Monday, December 22, 2008

The night of my life, the night you left, the night the end began.

It was a brutal stabbing pain, unbearable, I was barely managing. I was holding back a lot more tears, although I was still hysterical. You just stood there and watched me, then I guess you couldn't take it anymore, you walked over and pulled me into your arms. At first I left my arms to droop lifelessly, but then it came to mind that this might be the last time I ever held you. I wrapped my arms tightly around your neck, but not nearly as tight as you were holding me. You held me close, tight, secure, like you weren't ever going to see me again, I hoped to God that wasn't true. You held me like you didn't - didn't plan on ever letting me go, I liked it, but I knew I had to do something. I pulled away, you released me keeping your hands on my waist, clenching my t-shirt in your fists. I looked into your deep, blue, dazzling eyes for a moment before looking down. I tried to fight back more tears, my throat burned as my tears began to blur my vision. You nudged your head against mine, and pulled me back closer. This time I didn't hug you back, my arms were curled up into your chest, my head rested on your neck, you held me so close, I was so warm. I could feel and hear your heart beat, it was slow, loud, and somehow calming, I felt like I was drifting asleep.

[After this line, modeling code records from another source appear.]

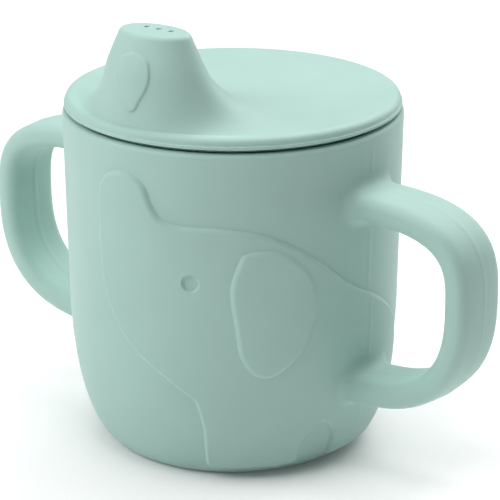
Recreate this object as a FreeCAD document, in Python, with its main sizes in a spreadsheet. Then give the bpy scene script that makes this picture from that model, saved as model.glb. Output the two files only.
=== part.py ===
import FreeCAD, Part

import math
import os

import Sketcher
from BOPTools import SplitAPI
from FreeCAD import Vector

# Two-handled toddler's sippy cup in soft silicone, millimetres, +Z up.
# Origin: centre of the base, on the surface that the cup stands on.
# The handles lie along X and the spout points towards -Y.

# ---------------------------------------------------------------- driving dimensions

SIZES = [
    ("rim_radius", 40.0, "outer radius of the cup at its rim"),
    ("rim_height", 81.2, "height of the rim"),
    ("rim_rounding", 0.6, "rounding of both rim edges"),
    ("shoulder_radius", 39.25, "outer radius where the wall starts to curve under"),
    ("shoulder_height", 38.0, "height where the wall starts to curve under"),
    ("base_radius", 28.3, "radius of the flat ring that the cup stands on"),
    ("recess_radius", 24.0, "radius of the shallow recess under the base"),
    ("recess_depth", 0.8, "depth of the recess under the base"),
    ("wall_thickness", 2.6, "cup wall"),
    ("floor_thickness", 3.5, "cup floor"),
    ("inner_base_radius", 26.5, "radius of the flat part of the floor inside"),
    ("handle_reach", 67.5, "distance from the cup's axis to the grip's centreline"),
    ("handle_top", 65.7, "height of the upper arm's centreline"),
    ("handle_bottom", 21.0, "height of the lower arm's centreline"),
    ("handle_upper_bend", 15.2, "centreline radius of the upper bend"),
    ("handle_lower_bend", 22.0, "centreline radius of the lower bend"),
    ("handle_thickness", 6.8, "thickness of the handle's band"),
    ("handle_width", 16.2, "width of the handle's band along Y"),
    ("handle_rounding", 3.0, "rounding of the band's long edges"),
    ("upper_root", 38.0, "distance from the axis to the upper arm's end, inside the wall"),
    ("lower_root", 35.9, "distance from the axis to the lower arm's end, inside the wall"),
    ("root_blend", 2.5, "fillet between a handle and the wall"),
    ("root_sink", 0.3, "depth below the wall's surface at which that fillet is tangent"),
    ("lid_radius", 39.6, "radius of the lid's edge band"),
    ("lid_top", 84.7, "height of the lid's flat top"),
    ("lid_edge_rounding", 1.7, "rounding of the lid's upper edge"),
    ("lip_radius", 40.0, "radius of the thin lip at the foot of the lid's edge"),
    ("lip_height", 0.8, "height of the thin lip"),
    ("seam_gap", 0.9, "height of the shadow gap between the lip and the rim"),
    ("seam_radius", 38.6, "radius at the bottom of the shadow gap"),
    ("plug_clearance", 0.4, "radial clearance between the plug ring and the rim's inside"),
    ("plug_thickness", 1.8, "thickness of the plug ring"),
    ("plug_depth", 7.2, "how far the plug ring goes down into the mouth"),
    ("plug_rounding", 0.8, "rounding of the plug ring's lower edges"),
    ("lid_thickness", 2.5, "thickness of the lid's disc"),
    ("spout_centre", 28.0, "distance from the cup's axis to the spout's tip"),
    ("spout_top", 104.85, "height of the spout's end face"),
    ("spout_wall", 2.2, "wall of the spout"),
    ("spout_rounding", 1.2, "rounding of the spout's end"),
    ("spout_hole_radius", 0.75, "radius of each drinking hole"),
    ("spout_hole_pitch", 3.5, "distance between the drinking holes"),
    ("relief_height", 0.6, "how far the elephant stands out of the wall"),
    ("ear_height", 0.35, "how far the ear stands out of the elephant"),
]

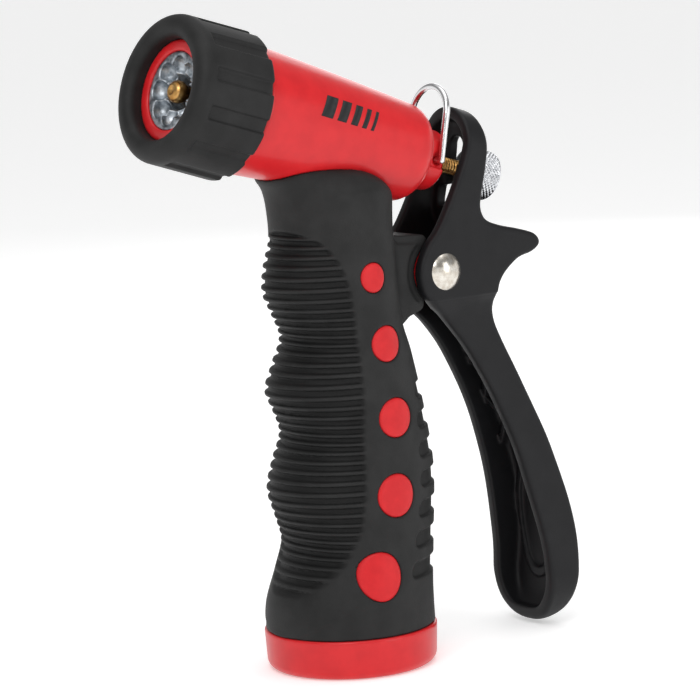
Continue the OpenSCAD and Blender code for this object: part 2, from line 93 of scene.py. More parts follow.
# Side views: the collar around the lug, and the sleeve's top edge against the barrel
COLLAR = [(4, 67.5), (12.2, 70), (14, 71.4), (17, 72.4), (18.4, 85), (12.6, 85.4), (4, 87)]
COLLAR_HALF, COLLAR_GAP_R = 6.0, 7.9
SADDLE = [
    (-24, 100.9), (-17.5, 100.7), (-14.5, 101.4), (-12, 102.5), (-8.7, 103), (-5.4, 102.8),
    (-0.3, 101.8), (4, 100.2), (8, 98), (12, 95.4), (16, 92.6),
]

# Side views of the lever: its outside, and the inner face of its back wall
LEVER_OUTLINE = [
    (31.2, 113), (30.6, 108), (29.8, 102.9), (26.7, 96), (22, 88), (18.3, 83.8), (16.3, 79.2), (17.2, 74.6),
    (20.2, 71.6), (23.2, 69.3), (26.6, 65.5), (30.8, 59.6), (36, 50), (40.2, 39.5), (43, 29), (45.2, 17.8),
    (45.6, 10), (45.8, 4.4), (46.8, 0.9), (49.4, 0.8), (52, 4), (53.5, 11), (53.8, 19), (52.6, 28),
    (49.9, 37.2), (46.9, 45.2), (42.5, 54.8), (38.9, 62.2), (36.8, 67), (36.1, 71.2), (37.3, 75.6),
    (41.6, 79.2),
    (45.8, 80.4), (47.7, 81.9), (46.6, 83.8), (42.5, 85.2), (37.4, 86.5), (33.8, 88.1), (32.5, 90.8),
    (33.1, 94.3), (34.2, 98.6), (35, 103), (35.2, 107), (34.8, 113),
]
TROUGH_FACE = [
    (32.8, 113), (33, 107), (32.8, 103), (32, 98.6), (30.9, 94.3), (30.3, 90.8), (31.2, 87.2), (33, 84),
    (34, 80.8), (33.8, 76.5), (33.8, 71.6), (34.6, 66.2), (37, 60.4), (40.2, 53.6), (44.4, 44.9),
    (47.9, 36.6), (50.4, 27.4), (51.3, 19), (51, 12), (50, 6.6), (48.2, 3.6),
]
# [height, half width] of the lever above its round bottom end
LEVER_SIDE = [
    (11.4, 10), (20, 9.3), (31, 7.9), (40, 7.2), (47.5, 6.4), (56, 5.9), (64, 5.5), (68, 5.6),
    (70.8, 6.5), (72.8, 7.7), (74.6, 8), (90, 8),
]
BULB_Z, BULB_HALF, BULB_H = 11.4, 10.0, 11.0
ARCH_U, ARCH_FROM_Z = 3.9, 88  # the arch's centre above the barrel's axis, and its lowest height
SLOT_HALF, SLOT_TOP_Z, SLOT_STEP_Z, WINDOW_HALF, WINDOW_Z = 2.1, 105.2, 95.0, 3.9, 90.8


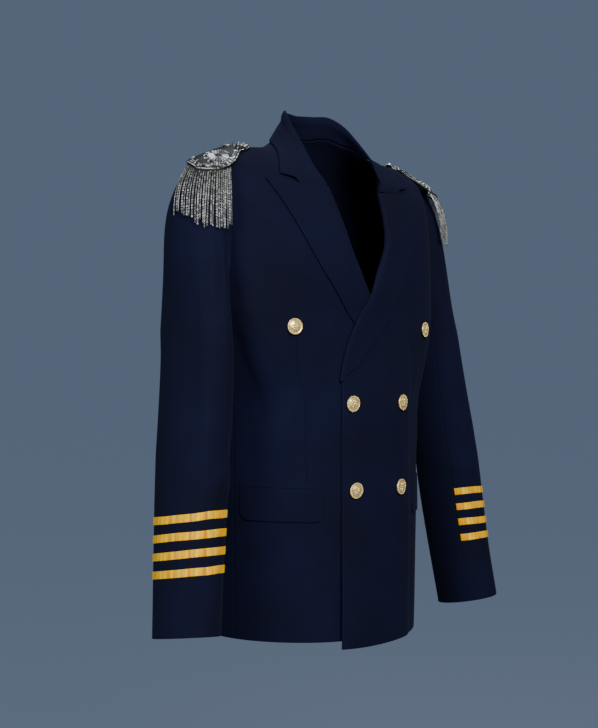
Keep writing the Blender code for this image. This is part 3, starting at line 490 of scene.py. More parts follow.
# Navy worsted wool, woven in a fine twill and pressed. It is dull and very dark, with a faint bloom
# where the eye grazes it, and the dye is a little uneven.
worsted, worsted_shader = new_material("navy_worsted", "#05081E", 0.90)
worsted_shader.inputs["Sheen Weight"].default_value = 0.022
worsted_shader.inputs["Sheen Roughness"].default_value = 0.45
worsted_shader.inputs["Sheen Tint"].default_value = linear("#8E9AD0")
worsted_shader.inputs["Specular IOR Level"].default_value = 0.13
place_on_cloth = add_node(worsted, "ShaderNodeUVMap", {"uv_map": "cloth"}).outputs["UV"]
in_space = add_node(worsted, "ShaderNodeTexCoord").outputs["Object"]
# The twill's ribs are 1.3 mm apart, coarser than the real 0.6 mm, which the picture can't hold. The
# nap's tufts are about 1.1 mm for the same reason, and the clouds of dye are about 110 mm.
TWILL_PITCH = 0.0013
NAP_PER_METRE = 900.0
CLOUDS_PER_METRE = 9.0
twill = add_node(
    worsted,
    "ShaderNodeTexWave",
    {"wave_type": "BANDS", "bands_direction": "DIAGONAL", "wave_profile": "SIN"},
    {"Vector": place_on_cloth},
    Scale=2 * math.pi / (20 * TWILL_PITCH) / math.sqrt(3),
    Distortion=0.6,
    Detail=1.0,
)
nap = add_node(worsted, "ShaderNodeTexNoise", None, {"Vector": in_space}, Scale=NAP_PER_METRE, Detail=2.0)
weave_parts = {0: nap.outputs["Fac"], 2: twill.outputs["Fac"]}
weave = add_node(worsted, "ShaderNodeMath", {"operation": "MULTIPLY_ADD"}, weave_parts)
weave.inputs[1].default_value = 0.8
relief = add_node(
    worsted, "ShaderNodeBump", None, {"Height": weave.outputs[0]}, Strength=0.22, Distance=0.0002
)
worsted.node_tree.links.new(relief.outputs["Normal"], worsted_shader.inputs["Normal"])
vary_colour(
    worsted, worsted_shader, in_space, CLOUDS_PER_METRE, 3.0, low=(0.35, "#04071C"), high=(0.70, "#060A26")
)

# Rows of a panel's mesh below the chest and above it, and a front's columns on each side of its dart
ROWS_LOW = 88
ROWS_UP = 56
BEFORE_DART = 46
BEHIND_DART = 26
# How far in from a free or a sewn edge the cloth is rounded
FREE_EDGE = 0.0010
SEWN_EDGE = 0.00035
# The roll line starts at the front's edge and ends at the gorge, under the collar's end
BREAK_Z = -0.337
GORGE_X, GORGE_Z = 0.0550, -0.0660
# height, distance of the roll line past the middle, for the left front
ROLL = (
    (-0.3370, -0.0655),
    (-0.3060, -0.0570),
    (-0.2540, -0.0290),
    (-0.2146, 0.0000),
    (-0.1820, 0.0175),
    (-0.1600, 0.0280),
    (-0.1200, 0.0410),
    (-0.0790, 0.0520),
    (-0.0640, 0.0550),
)
# The left roll line bows out by this much near one height
ROLL_OUT = 0.0105
ROLL_OUT_Z = -0.138
ROLL_OUT_SIZE = 0.055
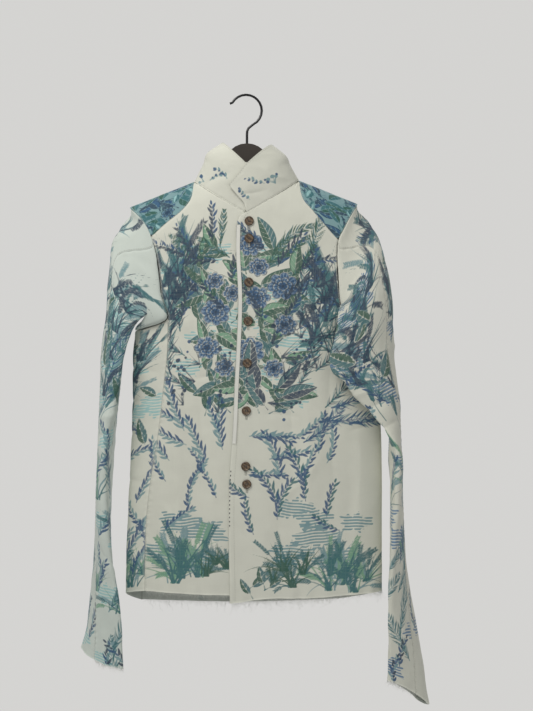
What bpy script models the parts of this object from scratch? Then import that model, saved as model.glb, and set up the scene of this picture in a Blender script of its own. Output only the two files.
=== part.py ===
"""A narrow stand-collar jacket of printed canvas, buttoned up and hung on a flat hanger.

The origin is the inner top of the hanger's hook, +Z is up, the jacket's front faces -Y and the
wearer's right is at -X. Sizes are in millimetres, and a drop is a distance below the origin.
"""
import math
from collections import namedtuple
from functools import lru_cache

import bmesh
import bpy
import numpy as np
from mathutils import Vector

MM = 0.001
OBJECT_NAME = "stand_collar_jacket"

WALL = 1.2                  # thickness of the canvas
# how far the first, last, top and low edge of a piece stop short of the seam line
SEAM_INSETS = (0.25, 0.25, 0.25, 0.0)
YOKE_INSETS = (0.25, 0.25, 1.0, 0.4)
COLLAR_INSETS = (0.0, 0.0, 0.0, 1.8)
SLEEVE_INSETS = (0.5, 0.5, 0.6, 0.0)
SLEEVE_STANDOFF = 0.3       # share of its way forward that a sleeve has already at the armhole
RIDGE_PACKING = 1.7         # readings lie closer together near the shoulder ridge and underarm
FRONT_ROWS = 20
ROW_PACKING = 1.5           # rows of the fronts lie closer together near the top
UNDERARM_PACKING = 1.3
INNER_FOLD_U = 6 / 11       # where on the under sleeve its inner fold lies
FOLD_PACKING = 1.6
ARMHOLE_PACKING = 1.25      # rows of a sleeve lie closer together near the armhole
LAP_OUT = 2.2               # how far the upper front lies in front of the lower one
COLLAR_LAP_OUT = 2.4
FOLD_ROUNDNESS = 0.8        # 1 gives an elliptic body section, less gives a boxier one
SHOULDER_ROUNDING = 80.0    # drop over which the cloth turns from the shoulder ridge to the front

LEFT_NECK_X, RIGHT_NECK_X = -80.8, 82.8
LEFT_NECK_DROP, RIGHT_NECK_DROP = 135.9, 134.0
NECK_FRONT_DROP, NECK_BACK_DROP = 190.4, 155.0
LEFT_SHOULDER_SLOPE, RIGHT_SHOULDER_SLOPE = 0.398, 0.399

HOOK_WIRE = 4.0
HOOK_RADIUS = 24.8          # to the middle of the wire
HANGER_THICKNESS = 12.0
HUMP_RADIUS = 36.5
HUMP_TOP_DROP = 75.7
HANGER_MIDDLE_X = 1.5
HANGER_REACH_LEFT, HANGER_REACH_RIGHT = -162.0, 158.0
ARM_DEPTH = 34.0

BUTTON_DIAMETER = 14.4
BUTTON_THICKNESS = 2.6
BUTTON_GAP = 0.35

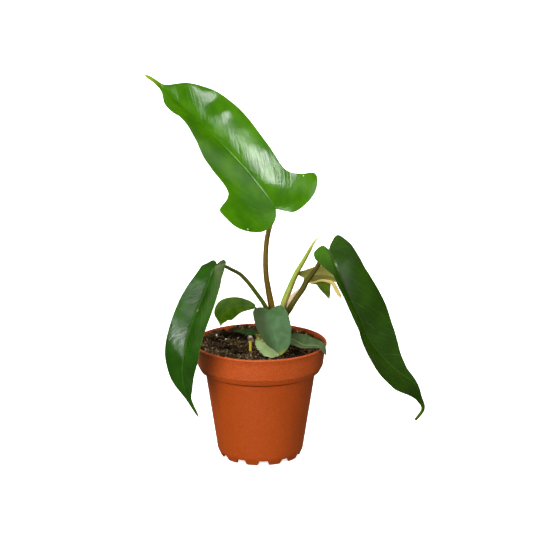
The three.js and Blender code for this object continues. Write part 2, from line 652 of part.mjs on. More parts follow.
function pot() {
  const inner = BASE_RADIUS - STANDING_RING_WIDTH;
  const shell = toSolid(turned([
    [0, 0], [CENTRE_FOOT_RADIUS, 0], [CENTRE_FOOT_RADIUS + 1.5, FLOOR_HEIGHT],
    [inner, FLOOR_HEIGHT], [inner, 0], ...potOutside, ...potInside,
    [inner, FLOOR_TOP], [CENTRE_FOOT_RADIUS + 0.6, FLOOR_TOP], [CENTRE_FOOT_RADIUS - 1, WALL],
    [0, WALL],
  ], POT_SEGMENTS));
  let body = shell;
  for (let i = 0; i < NOTCH_COUNT; i += 1) {
    const cut = notch().rotateZ(THREE.MathUtils.degToRad(NOTCH_TURN + i * 360 / NOTCH_COUNT));
    body = body.subtract(toSolid(cut));
  }
  for (let i = 0; i < DRAIN_COUNT; i += 1) {
    const deep = 2 * FLOOR_HEIGHT;
    const drain = new THREE.CylinderGeometry(DRAIN_RADIUS, DRAIN_RADIUS, deep, DRAIN_SIDES);
    drain.rotateX(Math.PI / 2).translate(DRAIN_CIRCLE, 0, FLOOR_HEIGHT);
    drain.rotateZ(THREE.MathUtils.degToRad(NOTCH_TURN + i * 360 / DRAIN_COUNT));
    body = body.subtract(toSolid(drain));
  }
  return body;
}

// Height of the soil at a place: waves about 30 mm and 15 mm long, and a dip in front.
function soilHeight(x, y) {
  const longWaves = Math.sin(x / 4.8 + 1) * Math.cos(y / 5.9 + 2);
  const shortWaves = 0.5 * Math.sin(x / 2.3 - y / 2.7);
  const away = ((x - SOIL_DIP.x) ** 2 + (y - SOIL_DIP.y) ** 2) / SOIL_DIP.reach ** 2;
  const dip = SOIL_DIP.depth * Math.exp(-away / 2);
  return SOIL_LEVEL + SOIL_WAVE * (longWaves + shortWaves) - dip;
}

function soil() {
  const wall = potInside.map(([radius, height]) => [radius - SOIL_GAP, height]).reverse();
  const edge = wall.filter(([, height]) => height < SOIL_LEVEL - SOIL_DIP.depth);
  const rimRadius = insideRadius(SOIL_LEVEL) - SOIL_GAP;
  const rings = [];
  for (let i = 0; i <= SOIL_RINGS; i += 1) {
    rings.push([rimRadius * (1 - i / SOIL_RINGS), SOIL_LEVEL]);
  }
  const floor = FLOOR_TOP + CLEARANCE;
  const foot = [[0, floor], [BASE_RADIUS - SOIL_FOOT_INSET, floor]];
  const body = turned([...foot, ...edge, ...rings], SOIL_SECTORS);
  const position = body.attributes.position;
  for (let i = 0; i < position.count; i += 1) {
    if (position.getZ(i) > SOIL_LEVEL - 0.01) {
      position.setZ(i, soilHeight(position.getX(i), position.getY(i)));
    }
  }
  return toSolid(body);
}

function crown(spread) {
  const { x, y, foot, top, radius } = CROWN;
  const { waistRise, shoulder } = CROWN_SHAPE;
  const body = turned([
    [0, foot - spread], [radius * CROWN_SHAPE.foot + spread, foot - spread],
    [radius * CROWN_SHAPE.waist + spread, foot + waistRise], [radius + spread, top - shoulder],
    [radius + spread, top + spread], [0, top + spread],
  ], CROWN_SEGMENTS);
  return toSolid(body.translate(x, y, 0));
}

function stub(spread) {
  const { x, y, foot, top, radius, taper, segments } = STUB;
  const body = turned([
    [0, foot - spread], [radius + spread, foot - spread], [radius * taper + spread, top], [0, top],
  ], segments);
  return toSolid(body.translate(x, y, 0));
}

// A ball of root tissue that swells and shrinks by a sine wave across it.
function knob() {
  const ball = new THREE.IcosahedronGeometry(KNOB.radius, 1);
  const position = ball.attributes.position;
  for (let i = 0; i < position.count; i += 1) {
    const [px, py, pz] = [position.getX(i), position.getY(i), position.getZ(i)];
    const swell = 1 + KNOB.swell * Math.sin(px * 2.1 + pz * 1.3);
    position.setXYZ(i, px * swell, py * swell * KNOB.depth, pz);
  }
  return toSolid(ball.translate(KNOB.x, KNOB.y, KNOB.z));
}

// ---------- the plant ----------

const plant = new THREE.Group();

function addNode(name, solid, material) {
  const mesh = new THREE.Mesh(toGeometry(solid), material);
  mesh.name = name;
  plant.add(mesh);
}

addNode('pot', pot(), TERRACOTTA_PLASTIC);
addNode('soil', soil().subtract(crown(CLEARANCE)).subtract(stub(CLEARANCE)), PEAT);
addNode('crown', crown(0), OLIVE_STALK);
addNode('stub', stub(0), YELLOW_SHEATH);
addNode('root_knob', knob().subtract(stub(CLEARANCE)), GREY_KNOB);

Object.keys(LEAVES).forEach((name) => {
  addNode(name, toSolid(leafBlade(name)), LEAF_FINISH[name]);
});

const crownSpace = crown(CLEARANCE);
Object.entries(STALKS).forEach(([name, stalk]) => {
  const seat = (stalk.behind ? seatBehind : seatUnder)(LEAVES[stalk.leaf]);
  const free = toSolid(stem(stalk)).subtract(crownSpace);
  const body = largest(free.trimByPlane(seat.away.toArray(), seat.offset));
  addNode(name, body, STALK_FINISH[name] ?? LIME_SHOOT);
});

addNode('new_shoot', toSolid(stem(GROWTHS.new_shoot)).subtract(crownSpace), LIME_SHOOT);
addNode('sheath_beige', toSolid(stem(GROWTHS.sheath_beige)), BEIGE_SHEATH);
addNode('sheath_yellow', toSolid(stem(GROWTHS.sheath_yellow)), YELLOW_SHEATH);

export default plant;
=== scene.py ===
# %% [markdown]
# # A young philodendron in a nursery pot
# The plant is a handful of thin blades on fleshy stalks, all growing from one short crown in
# a pot of peat. A leaf could be sculpted by hand, or bent from a flat card with modifiers.
# Here every piece is a formula on a grid instead: the outline, the fold at the midrib and the
# veins are all numbers, so the blade stays in place to a tenth of a millimetre.

import bmesh
import bpy
import numpy as np
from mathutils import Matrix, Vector


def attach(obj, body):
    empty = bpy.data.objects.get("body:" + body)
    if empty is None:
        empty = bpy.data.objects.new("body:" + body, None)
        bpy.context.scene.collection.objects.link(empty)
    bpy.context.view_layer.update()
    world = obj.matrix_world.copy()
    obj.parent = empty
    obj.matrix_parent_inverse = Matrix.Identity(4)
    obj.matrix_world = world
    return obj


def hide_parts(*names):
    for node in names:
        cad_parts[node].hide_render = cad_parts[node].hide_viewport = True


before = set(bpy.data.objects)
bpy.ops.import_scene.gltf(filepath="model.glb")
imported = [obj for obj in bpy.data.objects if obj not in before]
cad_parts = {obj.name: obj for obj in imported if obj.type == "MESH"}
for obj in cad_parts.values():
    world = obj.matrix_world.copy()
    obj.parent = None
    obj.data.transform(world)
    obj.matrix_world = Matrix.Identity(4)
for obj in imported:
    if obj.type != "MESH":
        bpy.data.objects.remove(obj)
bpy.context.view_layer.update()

MM = 0.001

# %% [markdown]
# ## The camera
# The rim, the step under the collar and the foot of the pot are all circles, and in a picture
# each is an ellipse. How flat each ellipse is gives the camera's tilt, and how the three
# differ gives its distance. A long lens from a metre and a half away fits all three.

# %% Camera
PICTURE_WIDTH = 533                       # pixels, a square picture
FOCAL_PIXELS = 1781
CAMERA_PLACE = (4.87, -1345.07, 485.29)   # mm
CAMERA_TILT = 13.9                        # degrees below level
SENSOR_WIDTH = 36

camera_data = bpy.data.cameras.new("camera")
camera_data.sensor_width = SENSOR_WIDTH
camera_data.lens = SENSOR_WIDTH * FOCAL_PIXELS / PICTURE_WIDTH
camera_data.clip_end = 60
camera = bpy.data.objects.new("camera", camera_data)
camera.location = [MM * value for value in CAMERA_PLACE]
camera.rotation_euler = (np.radians(90 - CAMERA_TILT), 0, 0)
bpy.context.scene.collection.objects.link(camera)
bpy.context.scene.camera = camera
print("lens, mm:", round(camera_data.lens, 1))

# %% [markdown]
# ## Curves
# Midribs and stalks bend freely, so each is a smooth curve through a few chosen points. A
# Bezier curve would need handles as well. A Catmull-Rom curve needs only the points, and it
# works on whole arrays of places at once.

# %% Curves through points
def unit(vectors):
    """Each vector divided by its own length."""
    return vectors / np.maximum(np.linalg.norm(vectors, axis=-1, keepdims=True), 1e-9)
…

I could feel your eyelashes on my shoulder, I whispered just loud enough for him to hear me, "You promised." You blinked, and a warm tear spilled down my back, and then another, your eyelashes were wet, then you blinked again, but you didn't re - open your eyes. You whispered something I couldn't clearly hear, but I heard the last 3 words, "I love you", I don't know if you intended for me to hear, and what part you wanted me to hear, but I heard that, it was comforting, but at the same time unsettling. You pushed me away gently and walked out the door, I fell to my knees, I didn't have the strength to keep myself up anymore, I knew it was over, but it wasn't the ending I was wanting, hoping for.